Recorded data ->
-- START --
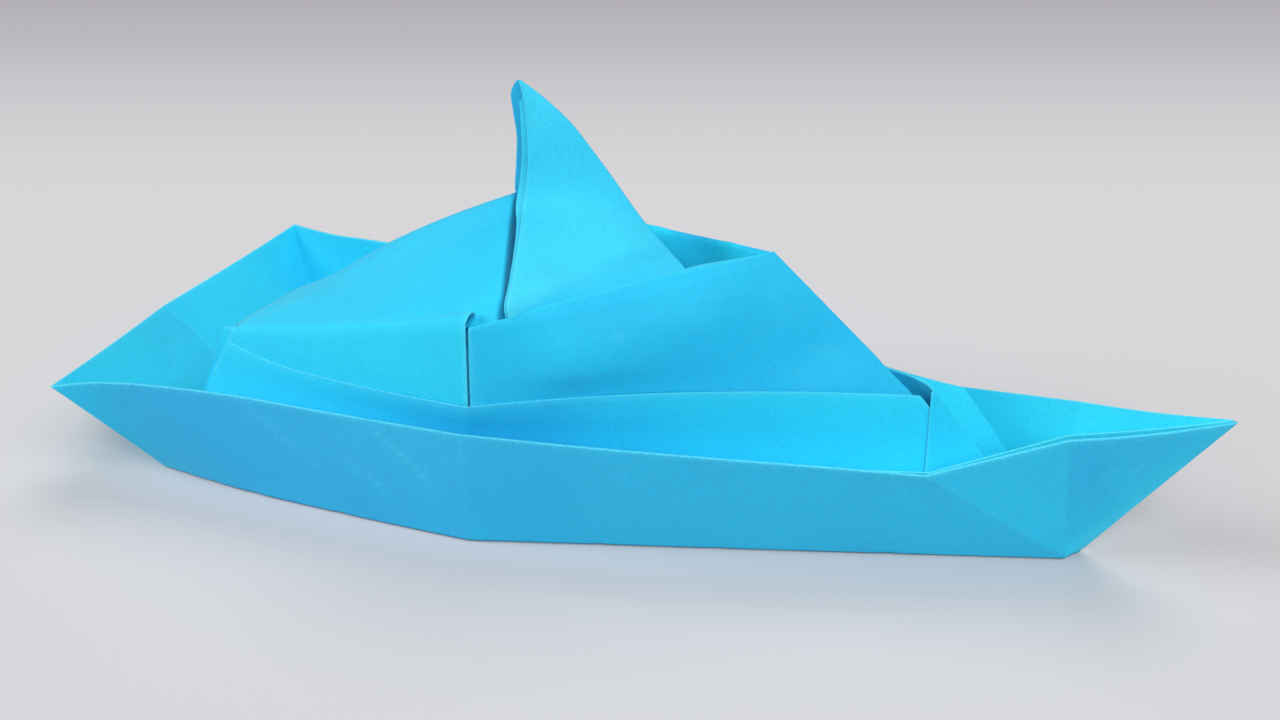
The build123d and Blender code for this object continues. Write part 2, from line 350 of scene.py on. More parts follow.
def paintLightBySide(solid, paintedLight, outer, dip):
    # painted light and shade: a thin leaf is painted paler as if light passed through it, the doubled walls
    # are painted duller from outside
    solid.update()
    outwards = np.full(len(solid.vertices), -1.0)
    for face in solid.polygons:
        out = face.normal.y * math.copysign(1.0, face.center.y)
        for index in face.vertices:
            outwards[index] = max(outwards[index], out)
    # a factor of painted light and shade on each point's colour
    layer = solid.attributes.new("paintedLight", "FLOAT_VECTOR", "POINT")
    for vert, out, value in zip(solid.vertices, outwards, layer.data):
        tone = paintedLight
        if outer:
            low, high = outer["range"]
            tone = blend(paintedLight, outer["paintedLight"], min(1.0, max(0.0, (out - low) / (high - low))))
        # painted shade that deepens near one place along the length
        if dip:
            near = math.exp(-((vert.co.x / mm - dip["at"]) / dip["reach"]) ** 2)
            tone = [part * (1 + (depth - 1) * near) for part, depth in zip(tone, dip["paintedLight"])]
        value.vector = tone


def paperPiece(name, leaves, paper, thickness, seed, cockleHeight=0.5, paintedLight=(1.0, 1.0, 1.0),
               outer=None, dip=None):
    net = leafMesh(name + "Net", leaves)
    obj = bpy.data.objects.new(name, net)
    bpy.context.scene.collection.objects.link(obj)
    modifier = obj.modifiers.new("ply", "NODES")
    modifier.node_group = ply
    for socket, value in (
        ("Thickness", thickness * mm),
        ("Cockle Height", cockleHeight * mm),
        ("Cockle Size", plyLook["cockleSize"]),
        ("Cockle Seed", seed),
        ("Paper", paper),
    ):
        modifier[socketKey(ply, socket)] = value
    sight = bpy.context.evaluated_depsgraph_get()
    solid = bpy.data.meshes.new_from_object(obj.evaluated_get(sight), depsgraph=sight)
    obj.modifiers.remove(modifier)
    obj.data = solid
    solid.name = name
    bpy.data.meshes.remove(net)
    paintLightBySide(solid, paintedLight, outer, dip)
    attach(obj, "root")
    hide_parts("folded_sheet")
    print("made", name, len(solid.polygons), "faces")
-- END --
Task description -> Recite the full listing above exactly.

Exercise output ->
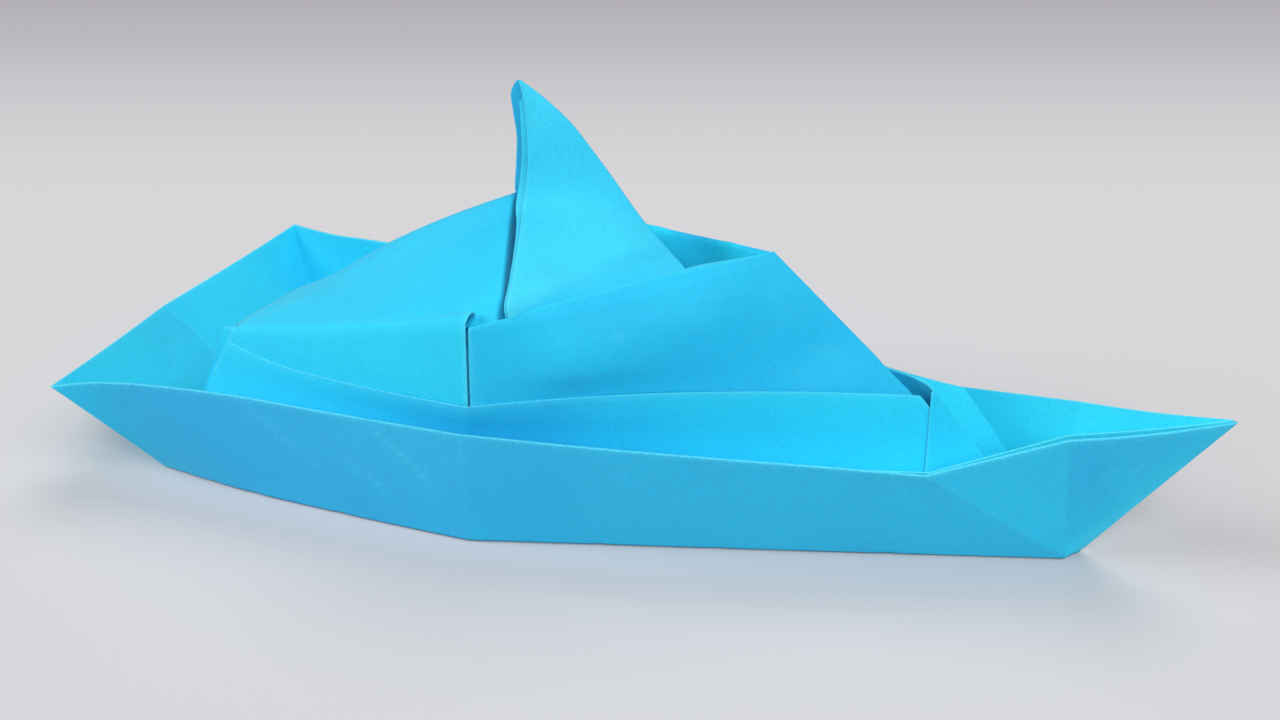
The build123d and Blender code for this object continues. Write part 2, from line 350 of scene.py on. More parts follow.
def paintLightBySide(solid, paintedLight, outer, dip):
    # painted light and shade: a thin leaf is painted paler as if light passed through it, the doubled walls
    # are painted duller from outside
    solid.update()
    outwards = np.full(len(solid.vertices), -1.0)
    for face in solid.polygons:
        out = face.normal.y * math.copysign(1.0, face.center.y)
        for index in face.vertices:
            outwards[index] = max(outwards[index], out)
    # a factor of painted light and shade on each point's colour
    layer = solid.attributes.new("paintedLight", "FLOAT_VECTOR", "POINT")
    for vert, out, value in zip(solid.vertices, outwards, layer.data):
        tone = paintedLight
        if outer:
            low, high = outer["range"]
            tone = blend(paintedLight, outer["paintedLight"], min(1.0, max(0.0, (out - low) / (high - low))))
        # painted shade that deepens near one place along the length
        if dip:
            near = math.exp(-((vert.co.x / mm - dip["at"]) / dip["reach"]) ** 2)
            tone = [part * (1 + (depth - 1) * near) for part, depth in zip(tone, dip["paintedLight"])]
        value.vector = tone


def paperPiece(name, leaves, paper, thickness, seed, cockleHeight=0.5, paintedLight=(1.0, 1.0, 1.0),
               outer=None, dip=None):
    net = leafMesh(name + "Net", leaves)
    obj = bpy.data.objects.new(name, net)
    bpy.context.scene.collection.objects.link(obj)
    modifier = obj.modifiers.new("ply", "NODES")
    modifier.node_group = ply
    for socket, value in (
        ("Thickness", thickness * mm),
        ("Cockle Height", cockleHeight * mm),
        ("Cockle Size", plyLook["cockleSize"]),
        ("Cockle Seed", seed),
        ("Paper", paper),
    ):
        modifier[socketKey(ply, socket)] = value
    sight = bpy.context.evaluated_depsgraph_get()
    solid = bpy.data.meshes.new_from_object(obj.evaluated_get(sight), depsgraph=sight)
    obj.modifiers.remove(modifier)
    obj.data = solid
    solid.name = name
    bpy.data.meshes.remove(net)
    paintLightBySide(solid, paintedLight, outer, dip)
    attach(obj, "root")
    hide_parts("folded_sheet")
    print("made", name, len(solid.polygons), "faces")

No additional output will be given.